The metallic undertow of “Veranda Shove” suggests a timestamp around 2013’s Obsidian, as does the oblong lurch and silvery, filtered percussion on “Be That” and “Sex.” If so, Wiesenfeld is revisiting them in a much healthier place, eschewing Obsidian’s graphic accounts of body horror and romantic dysfunction for tempered sensuality. The propulsive skittering of “Tropic Laurel” (an ostensible update of 2011’s “Nordic Laurel”) and “Immerse” are cast in the image of Romaplasm’s RPG fantasias and reframed as something more immediate and emotionally legible. “Wistful (Fata Morgana)” scales the IMAX-scoped “Ocean Death” down into a portrait of seaside longing, and the handful of instrumentals cast Geotic’s increasing path towards sylvan dream-pop converging with that of Baths.

Pop Music/False B-Sides also presents a case for Baths’ role in the greater trajectory of what used to be called “lap-pop.” There are still hints of Cerulean’s formative influences—the dreamy IDM of Dntel, Four Tet’s early folktronica phase, Fennesz at his friendliest, the lopsided bump and grind of Donuts. But Baths has existed long enough to influence on others, honing qualities that have become immediately identifiable: The acoustic guitars or keyboards processed to sound like player pianos, Wiesenfeld’s telltale usage of ripe verbiage like “anoint,” “evergreen,” “appendices.” Even at his most pop-focused, Wiesenfeld continues to work outside of a percussive grid, mimicking the occasional grace of human movement, at other times, its more common gangly gait; in the case “Be That,” the ex post facto songwriting process shows its limitations, as Wiesenfeld can’t keep pace with its cumbersome, staggering cadences.

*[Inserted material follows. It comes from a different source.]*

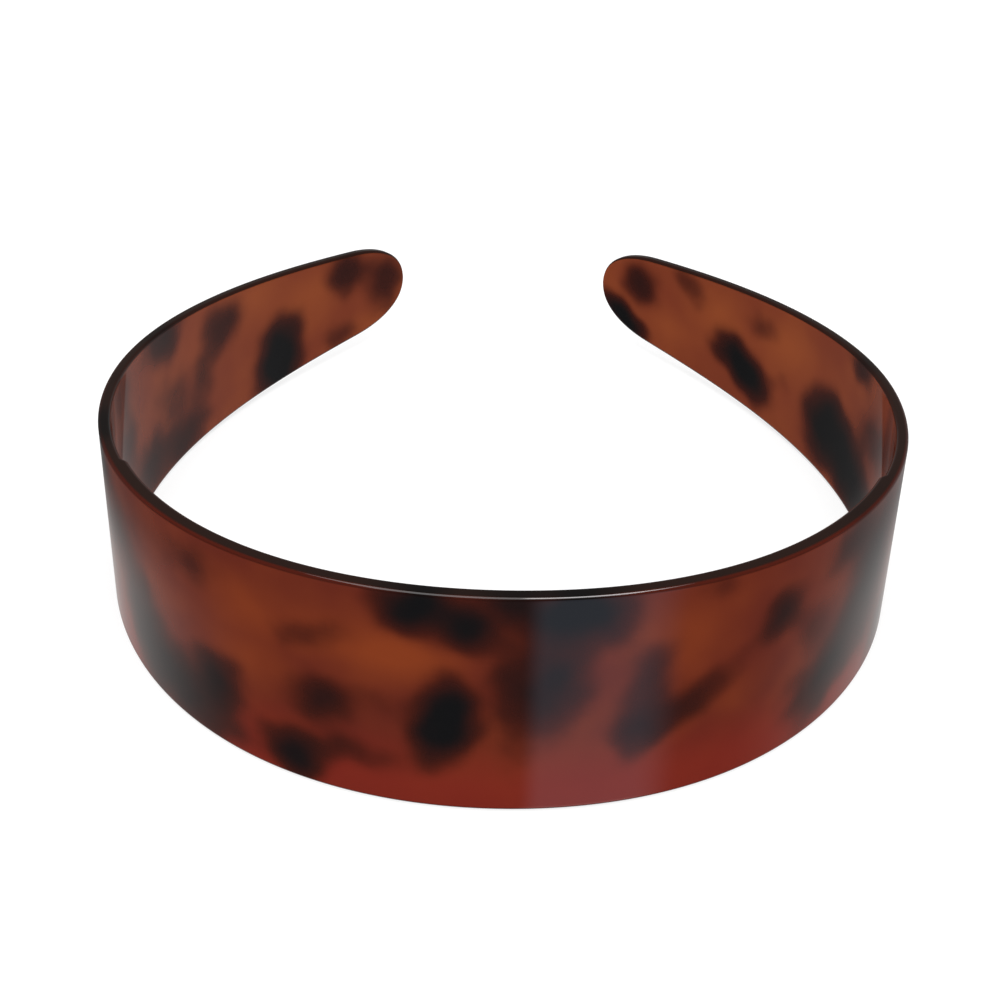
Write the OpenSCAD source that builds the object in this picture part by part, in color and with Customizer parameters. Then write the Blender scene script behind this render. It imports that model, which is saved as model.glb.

“Be That” is immediately followed by “The Stones,” the lengthiest and warmest Baths song to date—“I still trust that men can be lovely/do what you like but do it to me,” Wiesenfeld sings on the final line, a sentiment that feels accessed after years of struggle. A pity that Pop Music/False B-Sides II waits until its final two songs to start trying new things, as what precedes it piles onto Baths’ existing catalog rather than exploring new depths or vistas. It’s a testament to Wiesenfeld’s artistry that the difference between the “almosts” featured here and his most beloved songs isn’t always immediately perceptible, but on a “heads only” type of release, it might be more revelatory to hear the ideas that were too outre for a Baths album; does he have another “Dream Daddy” lying around? But it’s worth noting that on the same day Wiesenfeld released Pop Music/False B-Sides II as the inaugural title on his new label Basement’s Basement, he reissued the first collection as well—before Wiesenfeld embarks on a new beginning, he wanted to show us how far he’s come.